= Santa Maria Assunta, Vasanello =

Building in Vasanello, Italy

Santa Maria Assunta is a Romanesque-style Roman Catholic parish church in Vasanello in the region of Lazio, Italy.

==History==
Sited near the via Amerina, the church likely ministered to pilgrims on the road to and from Rome. The church was likely erected in the 11th century. Over the years, the walls and what is now the bell-tower became part of the defensive wall of the town. The town walls were mostly torn down in 1885.

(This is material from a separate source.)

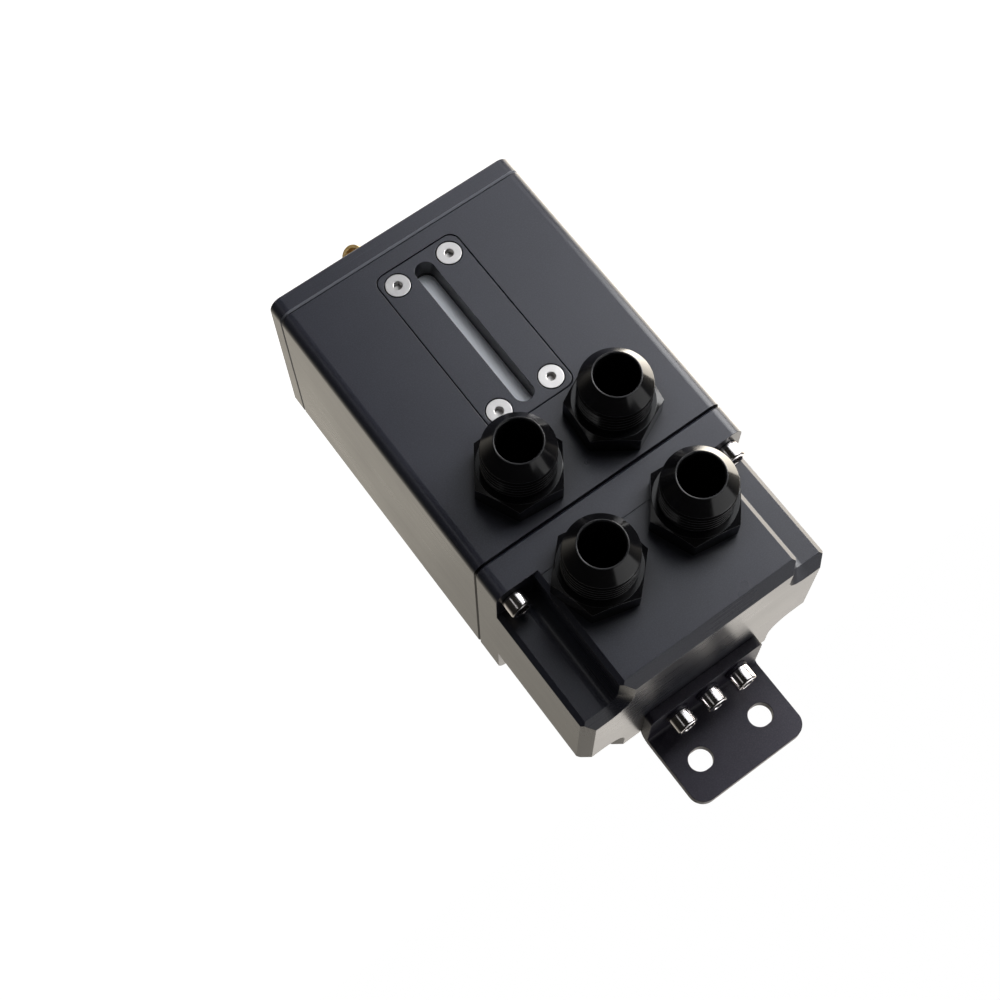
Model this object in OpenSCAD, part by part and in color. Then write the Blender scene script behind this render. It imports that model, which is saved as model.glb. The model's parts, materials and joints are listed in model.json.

The interior has undergone many refurbishments. The church has three naves, divided by columns with Romanesque capitals in peperino stone. The church ends in three semicircular apses. These have frescoes of the 12th century. The crypt houses the putative relics of San Lanno (perhaps derived from Lando or Rolando), stated by later hagiographies to have been martyred during the persecutions of emperor Diocletian. The church once sheltered the gilded silver bust of San Lanno (1754). This reliquary bust was donated to the church by Don Giulio Cesare Colonna-Barberini, Duke of Vasanello and Prince of Palestrina. It was made by the jeweler Vincenzo Belli. It is still displayed in festive religious processions. This church is distinct from the small Chapel of San Lanno, located about 250 west of the church, which has frescoes by Piermatteo d'Amelia.